Count integer solutions of $x_1 + \cdots + x_k = n$, $l_i \le x_i \le r_i$.

4.1 Inclusion-exclusion formula

Shift: $y_i = x_i - l_i$, $U_i = r_i - l_i$, $N = n - \sum l_i$. If $N < 0$ or $N > \sum U_i$, answer is 0. Otherwise count $\sum y_i = N$, $0 \le y_i \le U_i$.

Let $A_i$: $y_i \ge U_i + 1$. For subset $T$, let $M = N - \sum_{i \in T}(U_i+1)$; the term is 0 when $M < 0$.
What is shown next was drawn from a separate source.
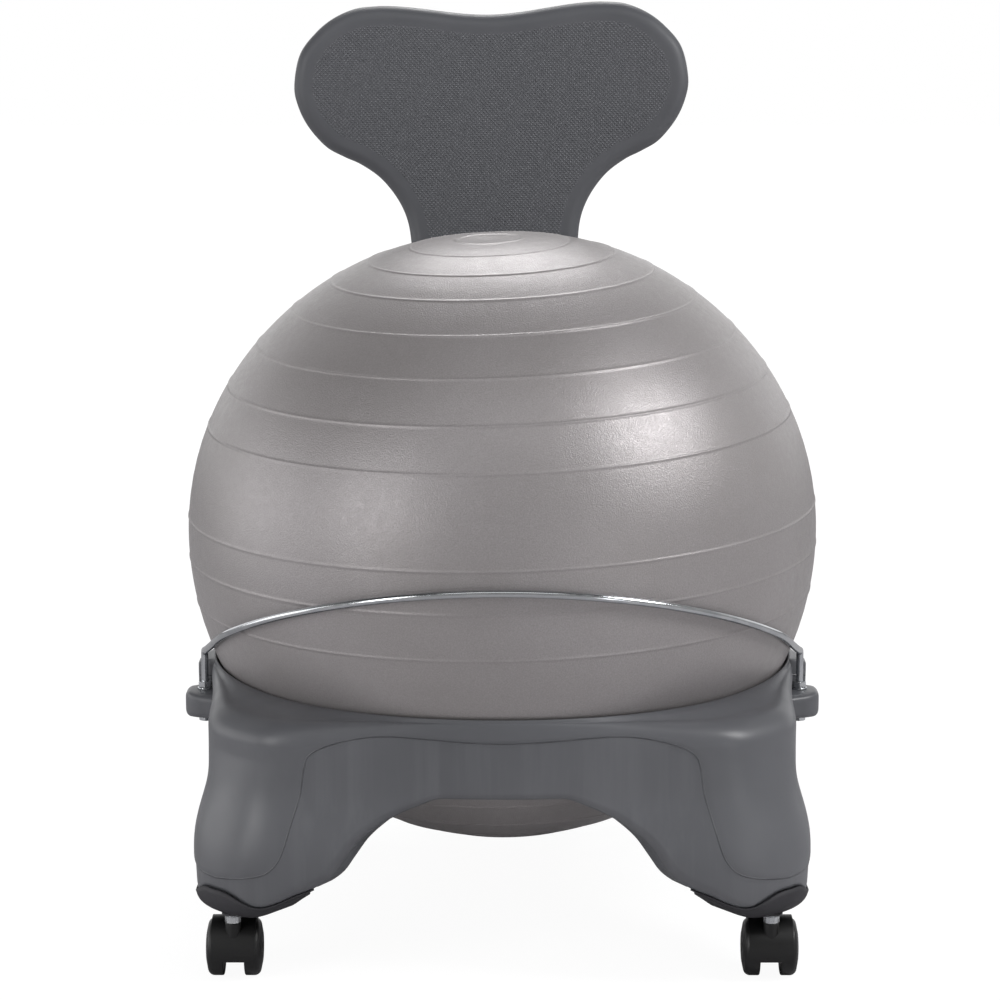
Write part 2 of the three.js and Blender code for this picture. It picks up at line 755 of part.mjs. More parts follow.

$$\boxed{\# = \sum_{T \subseteq [k]} (-1)^{|T|} \binom{N - \sum_{i \in T}(U_i+1) + k-1}{k-1}}$$

Direct evaluation: $O(k \cdot 2^k)$.

4.2 Prefix-sum DP: $O(kN)$

$dp[i][s]$ = ways to make sum $s$ with first $i$ variables. With prefix sums $\text{pref}[t] = \sum_{u=0}^{t} dp[i-1][u]$:

$$dp[i][s] = \text{pref}[s] - \text{pref}[s - U_i - 1]$$

Answer is $dp[k][N]$ (mod $10^9+7$). If $N$ is too large for memory, use the NTT method.

#include <bits/stdc++.h>
using namespace std;
const int MOD = 1000000007;
inline int add(int a, int b) { a += b; if (a >= MOD) a -= MOD; return a; }

int main() {
    ios::sync_with_stdio(false); cin.tie(nullptr);
    int k; long long n; cin >> k >> n;
    vector<long long> L(k), R(k);
    for (int i = 0; i < k; ++i) cin >> L[i] >> R[i];

    long long sumL = 0, sumU = 0;
    vector<long long> U64(k);
    for (int i = 0; i < k; ++i) {
        sumL += L[i];
        long long ui = R[i] - L[i];
        if (ui < 0) { cout << 0 << "\n"; return 0; }
        U64[i] = ui; sumU += ui;
    }
    long long N64 = n - sumL;
    if (N64 < 0 || N64 > sumU) { cout << 0 << "\n"; return 0; }
    int N = (int)N64;

    // clamp each U_i to N — anything larger never affects the DP
    vector<int> U(k);
    for (int i = 0; i < k; ++i) U[i] = (int)min(U64[i], N64);

    vector<int> prev(N+1, 0), cur(N+1, 0), pref(N+1, 0);
    prev[0] = 1; int reach = 0;
    for (int i = 0; i < k; ++i) {
        reach = min(N, reach + U[i]);
        int run = 0;
        for (int s = 0; s <= reach; ++s) { run = add(run, prev[s]); pref[s] = run; }
        for (int s = 0; s <= reach; ++s) {
            int left = s - U[i] - 1;
            int val = pref[s];
            if (left >= 0) { val -= pref[left]; if (val < 0) val += MOD; }
            cur[s] = val;
        }
        for (int s = reach+1; s <= N; ++s) cur[s] = 0;
        swap(prev, cur);
    }
    cout << prev[N] << "\n";   // answer mod 10^9+7
}

4.3 Divide-and-conquer NTT — generating function method

Each variable $y_i \in [0, U_i]$ corresponds to $P_i(x) = 1 + x + \cdots + x^{U_i}$. Answer $= [x^N]\prod P_i(x)$.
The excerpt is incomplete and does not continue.